Regardless of if Tillis’ most recent Trump administration truth tour is enough or too little to satisfy his colleagues on the other side of the aisle, there’s no doubt the North Carolina senator is unencumbered in a way he could not be a little over a year ago.
Last January, Tillis was the subject of an intense lobbying effort to get him to “yes” on Trump’s Defense secretary nominee Pete Hegseth. Tillis had reservations and at one point pushed Majority Leader John Thune to delay a vote on his nomination. Thune rebuffed him, arguing that if he had direct concerns, he should take them to the White House. Tillis did. He attempted to contact and corroborate allegations of impropriety against Hegseth, which he denied.
“To his credit, I put [Hegseth] through some pretty grueling face-to-face discussions, and he maintained his composure well, which gave him a little bit more credit in my mind while I’m also trying to figure out whether or not somebody would really step forward, and they didn’t,” Tillis said of the episode.
Since his vote, Tillis has expressed frustrations with Hegseth’s management of the Pentagon, from his use of Signal to discuss plans for an attack in Yemen to telling CNN last year the defense secretary had a “mixed report card.”
But if there is part of Tillis that regrets his choice to back Hegseth or would make another decision now, you’re not going to hear about it.
The only thing that keeps him up at night? “Coffee,” Tillis quips.
As for the president’s quips about the senator, Tillis has tried to make light of it all. When Trump called him a “loser,” he said he was “thrilled” because it meant he was qualified to serve as homeland security secretary or the president’s senior adviser.

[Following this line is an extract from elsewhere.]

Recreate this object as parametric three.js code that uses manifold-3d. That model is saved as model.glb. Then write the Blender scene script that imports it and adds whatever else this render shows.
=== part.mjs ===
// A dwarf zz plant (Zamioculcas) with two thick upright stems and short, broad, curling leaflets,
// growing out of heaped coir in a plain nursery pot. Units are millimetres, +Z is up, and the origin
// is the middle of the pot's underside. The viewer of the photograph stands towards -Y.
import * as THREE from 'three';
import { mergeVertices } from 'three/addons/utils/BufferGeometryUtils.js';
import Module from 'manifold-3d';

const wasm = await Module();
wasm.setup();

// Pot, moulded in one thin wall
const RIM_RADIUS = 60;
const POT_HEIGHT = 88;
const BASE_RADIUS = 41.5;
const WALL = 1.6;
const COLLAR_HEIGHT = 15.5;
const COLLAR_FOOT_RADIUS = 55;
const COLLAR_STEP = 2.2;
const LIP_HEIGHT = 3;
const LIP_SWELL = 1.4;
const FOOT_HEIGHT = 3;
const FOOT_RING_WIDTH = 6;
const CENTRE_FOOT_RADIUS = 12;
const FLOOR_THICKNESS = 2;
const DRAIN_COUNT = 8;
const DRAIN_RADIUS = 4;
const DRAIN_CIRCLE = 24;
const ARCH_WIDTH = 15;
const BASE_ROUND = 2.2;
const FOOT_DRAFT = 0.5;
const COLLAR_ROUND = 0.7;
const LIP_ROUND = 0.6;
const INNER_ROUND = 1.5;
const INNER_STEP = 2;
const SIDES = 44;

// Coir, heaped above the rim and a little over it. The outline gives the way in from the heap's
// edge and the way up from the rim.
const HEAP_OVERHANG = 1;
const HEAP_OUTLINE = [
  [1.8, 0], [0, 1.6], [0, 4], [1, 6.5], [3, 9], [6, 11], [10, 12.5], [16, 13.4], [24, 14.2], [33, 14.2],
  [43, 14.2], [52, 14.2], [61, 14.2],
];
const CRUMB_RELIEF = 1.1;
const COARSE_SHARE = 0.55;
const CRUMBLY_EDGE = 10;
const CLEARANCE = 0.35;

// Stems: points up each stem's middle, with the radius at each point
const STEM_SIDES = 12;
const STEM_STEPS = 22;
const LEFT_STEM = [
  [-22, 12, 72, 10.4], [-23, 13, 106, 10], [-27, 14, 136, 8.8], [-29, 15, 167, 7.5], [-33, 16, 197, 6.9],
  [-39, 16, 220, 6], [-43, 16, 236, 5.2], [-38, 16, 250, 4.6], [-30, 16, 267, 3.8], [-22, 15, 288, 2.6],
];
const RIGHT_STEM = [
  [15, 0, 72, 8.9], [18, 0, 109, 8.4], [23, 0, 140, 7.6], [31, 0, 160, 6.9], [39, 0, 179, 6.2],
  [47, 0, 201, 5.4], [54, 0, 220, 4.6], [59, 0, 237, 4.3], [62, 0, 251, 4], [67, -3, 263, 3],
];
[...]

But there are limits to how much Tillis may be willing to take.
“In truth, he hasn’t really been that unkind,” he said of Trump. ”But I am very strait-laced about that, and I just don’t deal with it. I don’t deal with it with anybody.”
“I don’t care if it’s somebody that I encounter at Reagan National Airport or the president of United States. You either treat me with respect, and if you give me unwarranted angst, you’re likely to get the same in return.”